- _Given exercise_:
Write out the whole listing exactly as it stands.

--- Begin Information provided ---

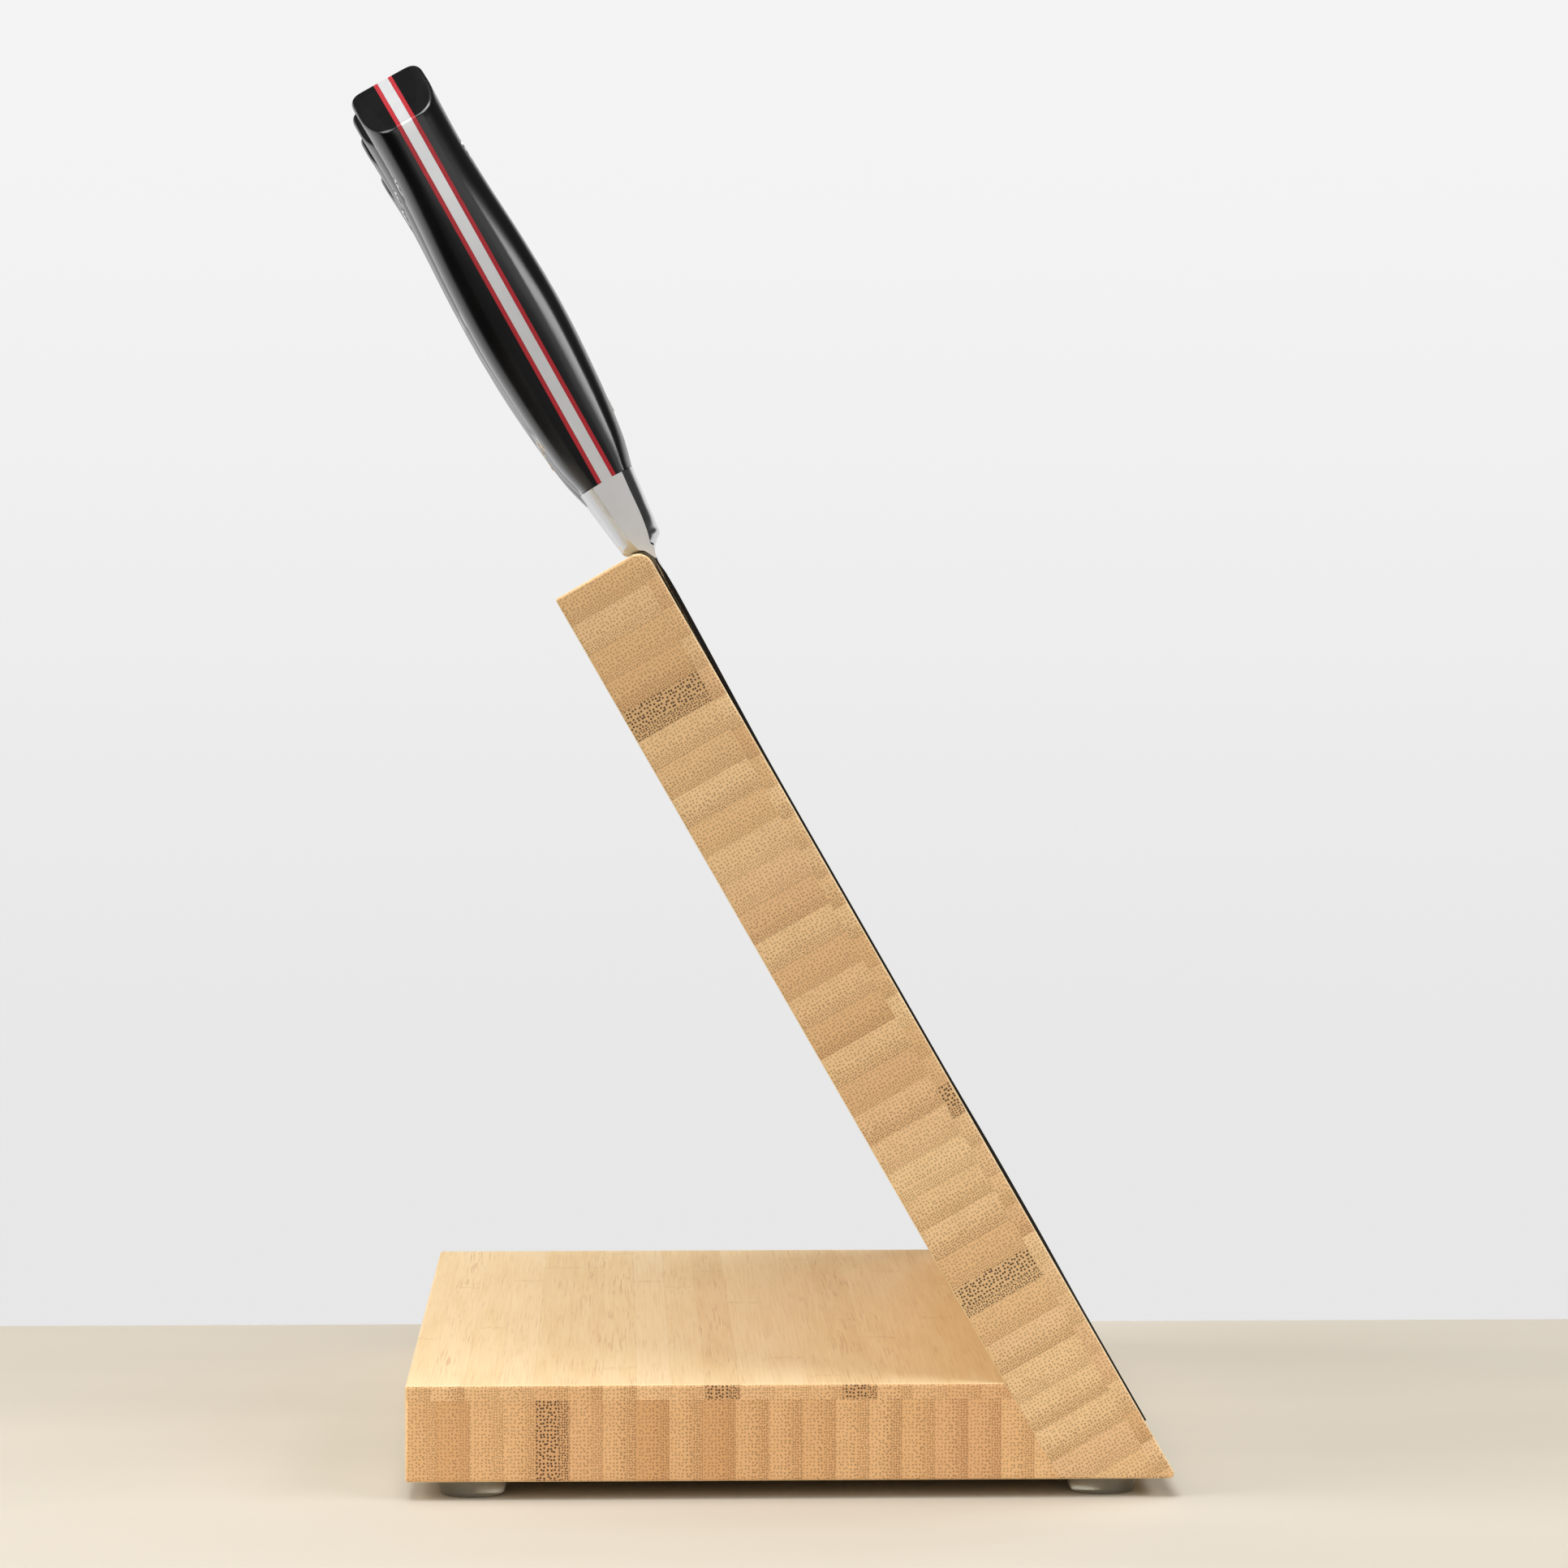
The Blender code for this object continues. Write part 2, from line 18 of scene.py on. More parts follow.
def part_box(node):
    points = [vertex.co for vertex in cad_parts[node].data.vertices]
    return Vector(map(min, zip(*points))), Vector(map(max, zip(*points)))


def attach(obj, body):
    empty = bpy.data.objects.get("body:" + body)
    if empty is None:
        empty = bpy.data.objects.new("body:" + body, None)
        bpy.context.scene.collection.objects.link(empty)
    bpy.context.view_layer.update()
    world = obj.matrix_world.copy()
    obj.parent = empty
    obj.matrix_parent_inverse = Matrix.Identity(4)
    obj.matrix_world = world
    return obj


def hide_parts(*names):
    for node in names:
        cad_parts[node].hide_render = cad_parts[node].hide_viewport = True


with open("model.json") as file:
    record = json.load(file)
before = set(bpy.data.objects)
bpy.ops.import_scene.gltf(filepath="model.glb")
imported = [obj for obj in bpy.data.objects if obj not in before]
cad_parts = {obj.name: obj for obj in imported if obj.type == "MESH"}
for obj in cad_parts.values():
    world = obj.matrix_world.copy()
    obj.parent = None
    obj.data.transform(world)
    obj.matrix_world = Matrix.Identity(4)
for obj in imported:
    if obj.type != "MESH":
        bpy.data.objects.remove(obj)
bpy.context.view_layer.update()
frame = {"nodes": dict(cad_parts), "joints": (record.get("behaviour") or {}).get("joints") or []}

MM = 0.001

# Repeated from the CAD model, whose source can't be read here
PLY_THICKNESS = 3.2 * MM
TOP_CORNER_RADIUS = 3.2 * MM
HANDLE_LENGTH = 86.1 * MM
BUTT_SLOPE = 12.1 * MM
BUTT_SLOPE_START = 30 * MM
TANG_HALF = 1.25 * MM
LINER_OUTER = 2.2 * MM
HANDLE_HALF_WIDTH = (
    (0, 6.0), (5.6, 7.4), (12.6, 8.4), (22.6, 9.3), (38, 10.0), (50.6, 9.6), (64.6, 8.6), (73, 8.2),
    (79, 8.3), (86.1, 8.5),
)  # fmt: skip
HANDLE_SPINE = ((0, 0.0), (20, -0.6), (45, -1.2), (65, -0.6), (86.1, 1.6))
HANDLE_BELLY = ((0, 22.0), (14, 23.2), (34, 25.2), (54, 24.4), (70, 24.2), (86.1, 28.6))
BOLSTER_HALF_WIDTH = (
    (-27, 0.5), (-23.2, 0.5), (-21, 0.75), (-19.2, 1.15), (-17.2, 1.95), (-16.1, 3.05), (-15.3, 4.05),
    (-13.4, 4.5), (-8.5, 5.08), (-4.3, 5.55), (0, 6.0),
)  # fmt: skip
BOLSTER_FACET_HALF = (
    (-30, 0.5), (-26, 0.42), (-23.2, 0.3), (-19.4, 0.1), (-16, 1.4), (-14.3, 1.9), (-12, 2.35), (-8.8, 2.75),
    (-4.3, 3.1), (0, 3.5),
)  # fmt: skip
BOLSTER_LENGTH = 22.7 * MM
NECK_BELLY = 20 * MM
HEEL_START = 19.5 * MM
HEEL_END = 23.2 * MM
BLADE_SHAPE_START = 18 * MM
BLADE_SHAPE_END = 27 * MM
BOLSTER_CORNER_OFFSET = 0.3 * MM
TIP_HALF = 0.25 * MM
RIVET_RADIUS = 3 * MM
RIVET_PLACES = (15 * MM, 43 * MM, 70 * MM)

# The finer shapes that only the looks need
TOUCH = 0.02 * MM  # between visible pieces that meet
REST_GAP = 0.1 * MM  # between a blade and the board
TOP_GAP = 0.75 * MM  # more of it under the bolster, where the blade stands off a little
TOP_GAP_REACH = 56 * MM
LOW_GAP = 0.25 * MM  # more of it about halfway to the point
LOW_GAP_REACH = (100 * MM, 72 * MM, 62 * MM, 35 * MM)  # the heights between which it comes and goes
RIM_RADIUS = 0.7 * MM
RIM_STEPS = 4
CORNER_STEPS = 10
LEAST_CORNER = 0.1 * MM
TOE_EASING = 1.0 * MM
FOOT_TAPER = 1.0 * MM  # how much smaller a foot's radius is at the bottom
FOOT_ROUNDING = 0.6 * MM
BUTT_ROUNDING = 1.0 * MM
TANG_START = 0.1 * MM  # up the handle from the bolster's shoulder
COVER_START = 0.15 * MM  # where liners and scales begin
RIVET_PROUD = 0.05 * MM
RIVET_DOME = 0.16 * MM
SQUARENESS = 2.6  # of a scale's section
BUTT_SQUARENESS = (2.5, 7.0)  # towards the spine and the belly
BUTT_WIDEST = 0.65  # how deep the butt is widest, from the spine
BUTT_SHAPE_START = 55 * MM
FACET_END = 19.4 * MM
EDGE_BEVEL_LEVEL = 0.965
EDGE_BEVEL_HALF = 0.28 * MM
CUTTING_EDGE_HALF = 0.04 * MM
POINT_HEIGHT = 1.2 * MM  # of a blade's section at its very end
POINT_TAPER_SHARE = 0.3  # of a blade's length, over which its spine thins to TIP_HALF
SPINE_DROP_POWER = 1.8  # how late a blade's spine drops to the point

# How finely the curved pieces are divided
TANG_ROWS = 40
TANG_BUTT_ROWS = 5
SCALE_ROWS = 64
SCALE_BUTT_ROWS = 8
SCALE_SIDES = 36
BLADE_ROWS = 70
BLADE_ROW_CROWDING = 1.35  # brings a blade's rows closer together towards its point
BOLSTER_ROWS = 64
TURNED_SIDES = 48
RIVET_SIDES = 40
MERGE_DISTANCE = 0.001 * MM

# Edges sharper than these angles, in degrees, stay sharp
BOARD_EDGE = 50
TURNED_EDGE = 40
FORGED_EDGE = 30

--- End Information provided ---

- _Result_:
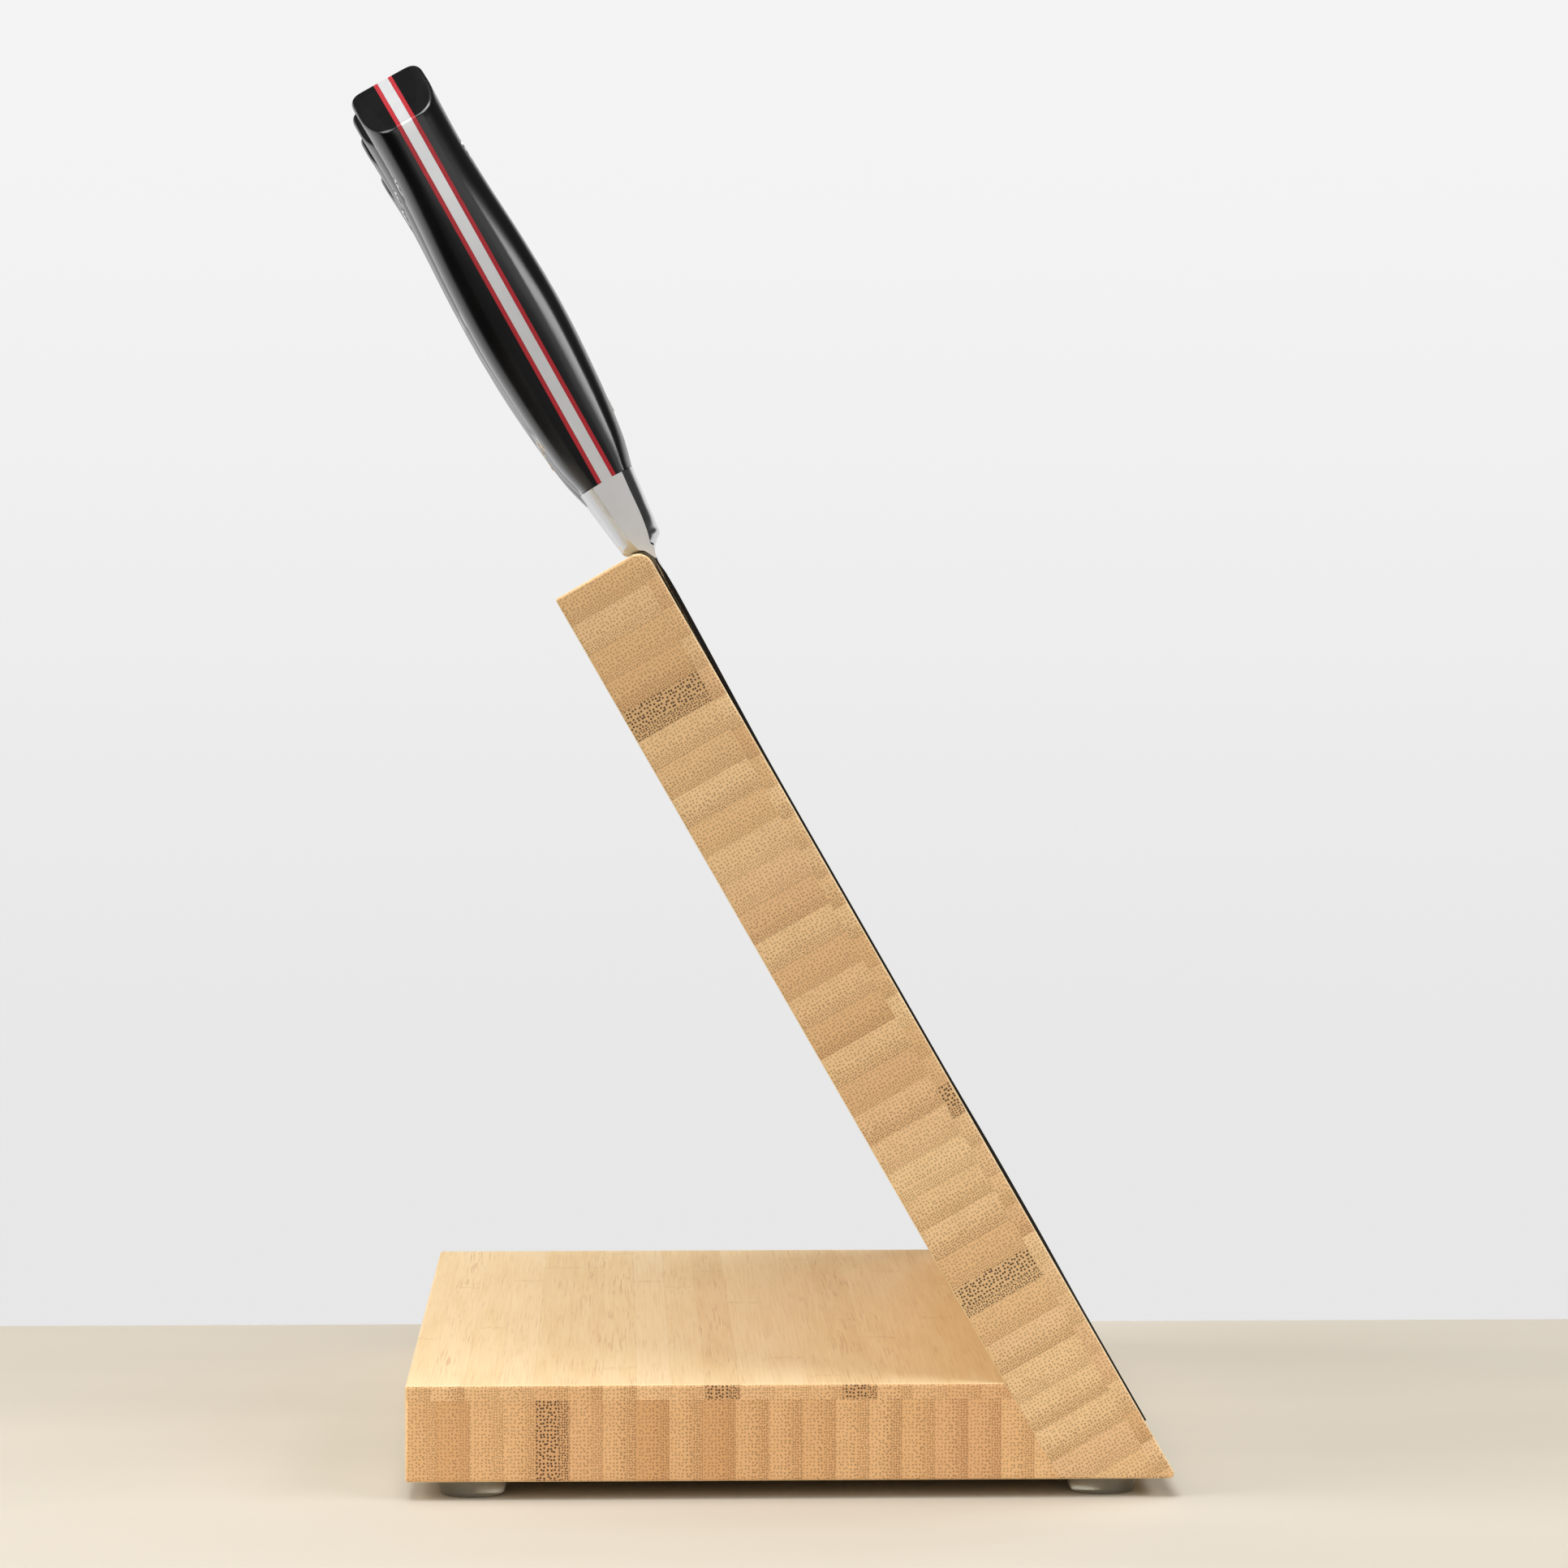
The Blender code for this object continues. Write part 2, from line 18 of scene.py on. More parts follow.
def part_box(node):
    points = [vertex.co for vertex in cad_parts[node].data.vertices]
    return Vector(map(min, zip(*points))), Vector(map(max, zip(*points)))


def attach(obj, body):
    empty = bpy.data.objects.get("body:" + body)
    if empty is None:
        empty = bpy.data.objects.new("body:" + body, None)
        bpy.context.scene.collection.objects.link(empty)
    bpy.context.view_layer.update()
    world = obj.matrix_world.copy()
    obj.parent = empty
    obj.matrix_parent_inverse = Matrix.Identity(4)
    obj.matrix_world = world
    return obj


def hide_parts(*names):
    for node in names:
        cad_parts[node].hide_render = cad_parts[node].hide_viewport = True


with open("model.json") as file:
    record = json.load(file)
before = set(bpy.data.objects)
bpy.ops.import_scene.gltf(filepath="model.glb")
imported = [obj for obj in bpy.data.objects if obj not in before]
cad_parts = {obj.name: obj for obj in imported if obj.type == "MESH"}
for obj in cad_parts.values():
    world = obj.matrix_world.copy()
    obj.parent = None
    obj.data.transform(world)
    obj.matrix_world = Matrix.Identity(4)
for obj in imported:
    if obj.type != "MESH":
        bpy.data.objects.remove(obj)
bpy.context.view_layer.update()
frame = {"nodes": dict(cad_parts), "joints": (record.get("behaviour") or {}).get("joints") or []}

MM = 0.001

# Repeated from the CAD model, whose source can't be read here
PLY_THICKNESS = 3.2 * MM
TOP_CORNER_RADIUS = 3.2 * MM
HANDLE_LENGTH = 86.1 * MM
BUTT_SLOPE = 12.1 * MM
BUTT_SLOPE_START = 30 * MM
TANG_HALF = 1.25 * MM
LINER_OUTER = 2.2 * MM
HANDLE_HALF_WIDTH = (
    (0, 6.0), (5.6, 7.4), (12.6, 8.4), (22.6, 9.3), (38, 10.0), (50.6, 9.6), (64.6, 8.6), (73, 8.2),
    (79, 8.3), (86.1, 8.5),
)  # fmt: skip
HANDLE_SPINE = ((0, 0.0), (20, -0.6), (45, -1.2), (65, -0.6), (86.1, 1.6))
HANDLE_BELLY = ((0, 22.0), (14, 23.2), (34, 25.2), (54, 24.4), (70, 24.2), (86.1, 28.6))
BOLSTER_HALF_WIDTH = (
    (-27, 0.5), (-23.2, 0.5), (-21, 0.75), (-19.2, 1.15), (-17.2, 1.95), (-16.1, 3.05), (-15.3, 4.05),
    (-13.4, 4.5), (-8.5, 5.08), (-4.3, 5.55), (0, 6.0),
)  # fmt: skip
BOLSTER_FACET_HALF = (
    (-30, 0.5), (-26, 0.42), (-23.2, 0.3), (-19.4, 0.1), (-16, 1.4), (-14.3, 1.9), (-12, 2.35), (-8.8, 2.75),
    (-4.3, 3.1), (0, 3.5),
)  # fmt: skip
BOLSTER_LENGTH = 22.7 * MM
NECK_BELLY = 20 * MM
HEEL_START = 19.5 * MM
HEEL_END = 23.2 * MM
BLADE_SHAPE_START = 18 * MM
BLADE_SHAPE_END = 27 * MM
BOLSTER_CORNER_OFFSET = 0.3 * MM
TIP_HALF = 0.25 * MM
RIVET_RADIUS = 3 * MM
RIVET_PLACES = (15 * MM, 43 * MM, 70 * MM)

# The finer shapes that only the looks need
TOUCH = 0.02 * MM  # between visible pieces that meet
REST_GAP = 0.1 * MM  # between a blade and the board
TOP_GAP = 0.75 * MM  # more of it under the bolster, where the blade stands off a little
TOP_GAP_REACH = 56 * MM
LOW_GAP = 0.25 * MM  # more of it about halfway to the point
LOW_GAP_REACH = (100 * MM, 72 * MM, 62 * MM, 35 * MM)  # the heights between which it comes and goes
RIM_RADIUS = 0.7 * MM
RIM_STEPS = 4
CORNER_STEPS = 10
LEAST_CORNER = 0.1 * MM
TOE_EASING = 1.0 * MM
FOOT_TAPER = 1.0 * MM  # how much smaller a foot's radius is at the bottom
FOOT_ROUNDING = 0.6 * MM
BUTT_ROUNDING = 1.0 * MM
TANG_START = 0.1 * MM  # up the handle from the bolster's shoulder
COVER_START = 0.15 * MM  # where liners and scales begin
RIVET_PROUD = 0.05 * MM
RIVET_DOME = 0.16 * MM
SQUARENESS = 2.6  # of a scale's section
BUTT_SQUARENESS = (2.5, 7.0)  # towards the spine and the belly
BUTT_WIDEST = 0.65  # how deep the butt is widest, from the spine
BUTT_SHAPE_START = 55 * MM
FACET_END = 19.4 * MM
EDGE_BEVEL_LEVEL = 0.965
EDGE_BEVEL_HALF = 0.28 * MM
CUTTING_EDGE_HALF = 0.04 * MM
POINT_HEIGHT = 1.2 * MM  # of a blade's section at its very end
POINT_TAPER_SHARE = 0.3  # of a blade's length, over which its spine thins to TIP_HALF
SPINE_DROP_POWER = 1.8  # how late a blade's spine drops to the point

# How finely the curved pieces are divided
TANG_ROWS = 40
TANG_BUTT_ROWS = 5
SCALE_ROWS = 64
SCALE_BUTT_ROWS = 8
SCALE_SIDES = 36
BLADE_ROWS = 70
BLADE_ROW_CROWDING = 1.35  # brings a blade's rows closer together towards its point
BOLSTER_ROWS = 64
TURNED_SIDES = 48
RIVET_SIDES = 40
MERGE_DISTANCE = 0.001 * MM

# Edges sharper than these angles, in degrees, stay sharp
BOARD_EDGE = 50
TURNED_EDGE = 40
FORGED_EDGE = 30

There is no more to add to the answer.